Do you think your exchange can be useful for you in your future working life? In what way?

As a student teacher for elementary education — primary education in my country — I consider the exchange experience as an essential part of a student teacher program. It is necessary for current educational centres to have professional educators. Formed with an excellent multicultural background. Classes nowadays are filled with children from unique cultures and countries since we are living in a globalised world. Concretely, in my city — Murcia in Spain — there are classes with 4 to 14 different students nationalities. In my opinion, educators must know how to deal with different cultures. Have a lot of tools to create activities, and various approaches to address lessons and learning experiences in a multicultural context.

Similarly, dealing with tutoring practices in such contexts require being aware as well as had had personal experiences to sympathise with students, either from other cultures or backgrounds. Obviously, families leave their countries because of desirable and undesirable reasons. Therefore, educators could benefit from international experiences, like mine in UGC, to open their minds and better understand the current-globalised-world.

Not only do I think teachers can be much more creative when devising activities, I also believe that teachers would be aware of the benefits of having a multicultural classroom from where student-centred activities may be the pinnacle to develop lessons and activities that may guarantee the learning to happen.

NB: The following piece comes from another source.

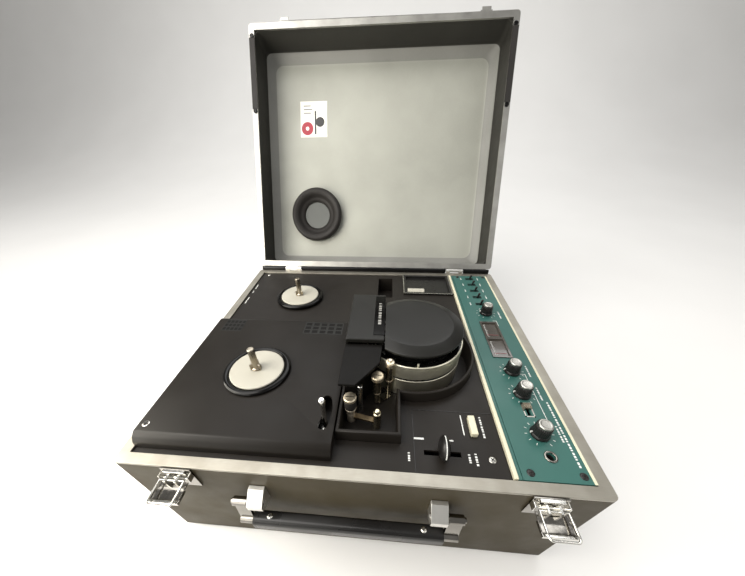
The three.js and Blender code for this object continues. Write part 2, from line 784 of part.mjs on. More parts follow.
function tensionArm() {
  const plate = [2, 4];
  const [x, y] = onTension(TENSION.rest);
  return joined(
    link([TENSION.x, TENSION.y], [x, y], 8, plate),
    post(TENSION.x, TENSION.y, 5, [DECK_TOP + GAP, 7]),
    post(x, y, 2.4, [3, 44]),
    post(x, y, 3.2, [43, 49]),
  ).subtract(post(TENSION.x, TENSION.y, 2.3, [DECK_TOP, 5.4], 12));
}

add("mechanism_tray", mechanismTray(), BLACK);
add("head_cover", headCover(), BLACK);
add("guide_posts", guidePosts(), SILVER);
add("pinch_arm", pinchArm(), BRASS);
add("pinch_roller", pinchRoller(), RUBBER);
add("capstan", capstan(), STEEL);
add("tension_arm", tensionArm(), CHROME);

// ---- head drum ----
const SLIT = [10.6, 13.4]; // the video heads run in this slit
const DRUM_TOP = 32.2;
const SUPPORT_X = [-12.5, 0]; // column that carries cover and upper drum

function lowerDrum() {
  const bottom = TRAY.floor + GAP;
  const body = post(DRUM.x, DRUM.y, DRUM.r, [bottom, SLIT[0]], 48);
  return body.subtract(post(DRUM.x, DRUM.y, 5.4, [bottom - 1, SLIT[0] + 1]));
}

function headRotor() {
  const { x, y, r } = DRUM;
  const profile = [
    [0, PULLEY_Z - 3],
    [5, PULLEY_Z - 3],
    [5, PULLEY_Z],
    [DRUM_PULLEY_R, PULLEY_Z],
    [DRUM_PULLEY_R, PULLEY_Z + PULLEY_H],
    [5, PULLEY_Z + PULLEY_H],
    [5, SLIT[0] + 0.4],
    [r - 0.3, SLIT[0] + 0.4],
    [r - 0.3, SLIT[1] - 0.4],
    [20, SLIT[1] - 0.4],
    [20, 24],
    [48, 24],
    [48, 27],
    [14, 27],
    [14, 38],
    [0, 38],
  ];
  const headZ = [SLIT[0] + 0.6, SLIT[1] - 0.6];
  const heads = [-1, 1].map((side) => {
    const tip = x + side * (r - 0.4);
    return block([tip - 0.7, tip + 0.7], [y - 1.5, y + 1.5], headZ);
  });
  return joined(turned(x, y, profile, 28), ...heads);
}

function upperDrum() {
  const { x, y, r } = DRUM;
  const ring = post(x, y, r, [SLIT[1], DRUM_TOP], 48);
  const tab = block([SUPPORT_X[1] + GAP, x - r + 3], [y - 12, y + 12], [18, 30]);
  const pin = post(x + 2, y - r + 3, 1.2, [DRUM_TOP - 1, DRUM_TOP + 4], 12);
  return joined(ring, tab, pin).subtract(post(x, y, 50, [SLIT[1] - 1, DRUM_TOP + 1], 48));
}

function drumCover() {
  const { x, y } = DRUM;
  const low = 44;
  const wall = 2.5;
  const left = [-16, CAP_CHORD];
  const side = [-66, 28];
  const round = (shrink, z0, z1) => {
    const cap = [
      [0, z0],
      [56.1 - shrink, z0],
      [56.1 - shrink, 47 - shrink],
      [44 - shrink, z1],
      [0, z1],
    ];
    const half = block([CAP_CHORD + shrink - 1, x + 60], [y - 60, y + 60], [z0 - 1, z1 + 1]);
    return turned(x, y, cap, 48).intersect(half);
  };
  const hood = without(
    joined(round(0, low, CAP_TOP), block(left, side, [low, COVER_TOP])),
    round(wall, low - 1, CAP_TOP - wall),
    block([left[0] + wall, left[1]], [side[0] + wall, side[1] - wall], [low - 1, COVER_TOP - wall]),
    block([15, 27], [-60, 24], [COVER_TOP - 0.8, COVER_TOP + 1]),
  );
  const column = without(
    block(SUPPORT_X, [-56, 20], [TRAY.floor + GAP, COVER_TOP - 1]),
    block([SUPPORT_X[0] + wall, SUPPORT_X[1] - wall], [-53.5, 17.5], [TRAY.floor - 1, low]),
  );
  return joined(
    hood,
    column,
    block([left[0], left[0] + wall], side, [TRAY.lip + 0.6, low + 1]),
  );
}

add("lower_drum", lowerDrum(), SILVER);
add("head_rotor", headRotor(), STEEL);
add("upper_drum", upperDrum(), SILVER);
add("drum_cover", drumCover(), BLACK);

// ---- drive: motor under the deck, flat belt round motor, drum and capstan pulleys ----
function driveMotor() {
  const { x, y, r } = MOTOR;
  const legs = [20, -80, -125].map((degrees) => {
    const a = THREE.MathUtils.degToRad(degrees);
    const at = [x + (r - 5) * Math.cos(a), y + (r - 5) * Math.sin(a)];
    return post(...at, 4, [-42, DECK_TOP - DECK_T - GAP], 10);
  });
  const can = post(x, y, r - 1, [-108, -41], 24);
  const flange = post(x, y, r, [-44, -39], 24);
  return joined(can, flange, ...legs).subtract(post(x, y, 3.4, [-60, -38], 16));
}

function motorPulley() {
  const { x, y, pulley } = MOTOR;
  return joined(
    post(x, y, pulley, [PULLEY_Z, PULLEY_Z + PULLEY_H]),
    post(x, y, 3, [-58, PULLEY_Z + 1], 16),
  );
}

// Outer tangent loop round circles listed counter-clockwise.
function beltLoop(wheels, grow) {
  const shape = new THREE.Shape();
  wheels.forEach((wheel, i) => {
    const before = wheels[(i + wheels.length - 1) % wheels.length];
    const after = wheels[(i + 1) % wheels.length];
    const leaving = (a, b) => {
      const dx = b.x - a.x;
      const dy = b.y - a.y;
      return Math.atan2(dy, dx) - Math.acos((a.r - b.r) / Math.hypot(dx, dy));
    };
    shape.absarc(wheel.x, wheel.y, wheel.r + grow, leaving(before, wheel), leaving(wheel, after));
  });
  shape.closePath();
  return shape;
}

function driveBelt() {
  const wheels = [
    { x: MOTOR.x, y: MOTOR.y, r: MOTOR.pulley },
    { x: DRUM.x, y: DRUM.y, r: DRUM_PULLEY_R },
    { x: CAPSTAN.x, y: CAPSTAN.y, r: CAPSTAN.flywheel },
  ];
  const z = PULLEY_Z + 2;
  const height = PULLEY_H - 4;
  const outer = solid(extruded(beltLoop(wheels, 1.4), height, 6).translate(0, 0, z));
  const inner = solid(extruded(beltLoop(wheels, GAP), height + 2, 6).translate(0, 0, z - 1));
  return outer.subtract(inner);
}

add("drive_motor", driveMotor(), STEEL);
add("motor_pulley", motorPulley(), BRASS);
add("drive_belt", driveBelt(), RUBBER);

// ---- function lever and record key ----
function functionLever() {
  const { x, y, hub, pivotZ } = LEVER;
  const wing = new THREE.SphereGeometry(1, 16, 10).scale(6.6, 14, 14).translate(x, y, 8);
  const below = block([x - 20, x + 20], [y - 20, y + 20], [-20, 1.6]);
  const boss = new THREE.CylinderGeometry(5, 5, hub, 16).translate(x, y, pivotZ);
  const bore = new THREE.CylinderGeometry(2.3, 2.3, hub + 2, 12).translate(x, y, pivotZ);
  return joined(
    solid(wing).subtract(below),
    block([x - 2.6, x + 2.6], [y - 1.8, y + 1.8], [pivotZ, 3]),
    solid(boss),
  ).subtract(solid(bore));
}

function recordKey() {
  const { x, y, w, l } = KEY;
  return joined(
    block([x - w / 2, x + w / 2], [y - l / 2, y + l / 2], [-9, 2.6]),
    block([x - 2, x + 2], [y - 2, y + 2], [-16, -8]),
    block([x - 5, x + 5], [y - 13, y + 13], [-11, -9]),
  );
}

add("function_lever", functionLever(), BLACK);
add("record_key", recordKey(), CREAM);

// ---- control panel ----
const METER = { x: [165, 187], y: [-32, 41] };
const SLIDE = { x: 178, y: -111, travel: 7 };
const JACK = { x: 180, y: -162 };
const toggleAt = (i) => TOGGLE_Y0 - TOGGLE_STEP * i;

function controlPanel() {
  const low = DECK_TOP - DECK_T;
  const through = [low - 1, PANEL_TOP + 1];
  const [x0, x1] = PANEL_X;
  const [y0, y1] = DECK_Y;
  const edge = 5;
  const toggles = Array.from({ length: TOGGLE_COUNT }, (_, i) =>
    block([TOGGLE_X - 5.5, TOGGLE_X + 5.5], [toggleAt(i) - 2.2, toggleAt(i) + 2.2], through),
  );
  return without(
    block(PANEL_X, DECK_Y, [low, PANEL_TOP]),
    block([x0 + edge, x1 - edge], [y0 + edge, y1 - edge], [low - 1, PANEL_TOP - 2.5]),
    block(METER.x, METER.y, through),
    block([SLIDE.x - 2, SLIDE.x + 2], [SLIDE.y - 7.5, SLIDE.y + 7.5], through),
    post(JACK.x, JACK.y, 3.6, through, 20),
    ...KNOB_Y.map((y) => post(KNOB_X, y, 3.6, through, 16)),
    ...toggles,
  );
}

function meterUnit() {
  const { x, y } = METER;
  const top = PANEL_TOP + GAP + 1;
  const body = block([x[0] + GAP, x[1] - GAP], [y[0] + GAP, y[1] - GAP], [-24, top]);
  const flange = block([x[0] - 1, x[1] + 1], [y[0] - 1, y[1] + 1], [PANEL_TOP + GAP, top]);
  const middle = (y[0] + y[1]) / 2;
  const dial = (low, high) => block([x[0] + 1.5, x[1] - 1.5], [low, high], [top - 2, top + 1]);
  return joined(body, flange).subtract(dial(y[0] + 1.5, middle - 2)).subtract(dial(middle + 2, y[1] - 1.5));
}

function knob(y) {
  const low = PANEL_TOP + 0.6;
  const profile = [
    [0, -9],
    [3, -9],
    [3, low],
    [9.8, low],
    [10, low + 2.5],
    [8.6, low + 3.5],
    [7.6, low + 14],
    [6.2, low + 14.4],
    [6, low + 16],
    [0, low + 16],
  ];
  return turned(KNOB_X, y, profile, 20);
}

// Toggle: ball in the panel with a flattened bat, tilted to one side about its own pivot.
const TOGGLE_PIVOT_Z = -3;
const TOGGLE_TILT = 14;

function toggle(i) {
  const y = toggleAt(i);
  const ball = new THREE.SphereGeometry(1.9, 8, 6).translate(TOGGLE_X, y, TOGGLE_PIVOT_Z);
  const bat = new THREE.CylinderGeometry(2, 1.2, 12, 8).scale(1, 1, 0.8).rotateX(Math.PI / 2);
  bat.translate(0, 0, 6).rotateY(THREE.MathUtils.degToRad(TOGGLE_TILT));
  bat.translate(TOGGLE_X, y, TOGGLE_PIVOT_Z);
  return joined(solid(ball), solid(bat));
}

function slideSwitch() {
  const { x, y, travel } = SLIDE;
  const at = y + travel / 2;
  return joined(
    block([x - 3.6, x + 3.6], [at - 3.5, at + 3.5], [PANEL_TOP + GAP, PANEL_TOP + 3.6]),
    block([x - 1.5, x + 1.5], [at - 2.5, at + 2.5], [-8, PANEL_TOP + 1]),
  );
}

add("control_panel", controlPanel(), TEAL);
add("panel_trim", block([141.5, 148.6], DECK_Y, [DECK_TOP - DECK_T, 1.5]), CREAM);
add("meter_unit", meterUnit(), DARK_GLASS);
KNOB_Y.forEach((y, i) => add("knob_" + (i + 1), knob(y), BLACK));
for (let i = 0; i < TOGGLE_COUNT; i++) add("toggle_" + (i + 1), toggle(i), BLACK);
add("slide_switch", slideSwitch(), CHROME);

// ---- origin: on the ground, under the middle of the whole object with its lid open ----
const bounds = new THREE.Box3().setFromObject(deck);
const centre = bounds.getCenter(new THREE.Vector3());
deck.position.set(-centre.x, -centre.y, -bounds.min.z);

export default deck;
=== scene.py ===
"""Portable reel to reel tape deck in its carrying case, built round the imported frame.

Lengths are in millimetres where they are plain numbers, and MM turns them into metres.
"""
import json
import math

import bmesh
import bpy
from mathutils import Matrix, Vector


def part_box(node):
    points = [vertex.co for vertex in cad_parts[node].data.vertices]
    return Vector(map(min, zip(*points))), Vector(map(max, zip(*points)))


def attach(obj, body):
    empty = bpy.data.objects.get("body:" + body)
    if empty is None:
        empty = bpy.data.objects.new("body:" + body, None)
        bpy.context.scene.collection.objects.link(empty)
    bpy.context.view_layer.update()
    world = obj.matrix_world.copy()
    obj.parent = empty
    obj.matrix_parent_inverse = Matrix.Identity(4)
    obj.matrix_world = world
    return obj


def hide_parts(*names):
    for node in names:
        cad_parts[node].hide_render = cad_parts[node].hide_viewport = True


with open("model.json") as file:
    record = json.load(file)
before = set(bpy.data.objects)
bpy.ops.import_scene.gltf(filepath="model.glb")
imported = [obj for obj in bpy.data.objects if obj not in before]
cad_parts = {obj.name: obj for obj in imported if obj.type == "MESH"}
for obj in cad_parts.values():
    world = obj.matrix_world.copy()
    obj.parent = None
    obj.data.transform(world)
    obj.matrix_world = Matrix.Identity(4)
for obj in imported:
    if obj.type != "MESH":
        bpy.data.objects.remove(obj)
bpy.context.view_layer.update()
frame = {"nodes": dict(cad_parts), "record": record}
RECORD = frame["record"]
MM = 0.001

BODY_OF = {n: body for body, nodes in RECORD["behaviour"]["bodies"].items() for n in nodes}
SLOT_OF = {s["node"]: s["material_slot"] for s in RECORD["subparts"]}
JOINT = {j["name"]: j for j in RECORD["behaviour"]["joints"]}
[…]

I will use these outstanding tools in my present and future life; personal and professional career. The personal growing never stops, if one never stop of living significant experiences like exchange programs like Erasmus+. I firmly believe that nourishing the educational field with educators with relevant international experiences like mine, would help the future world’s citizens — current students — to understand each other and be more sympathetic with different cultures as well as learn from others to create a more comprehensive and peaceful world.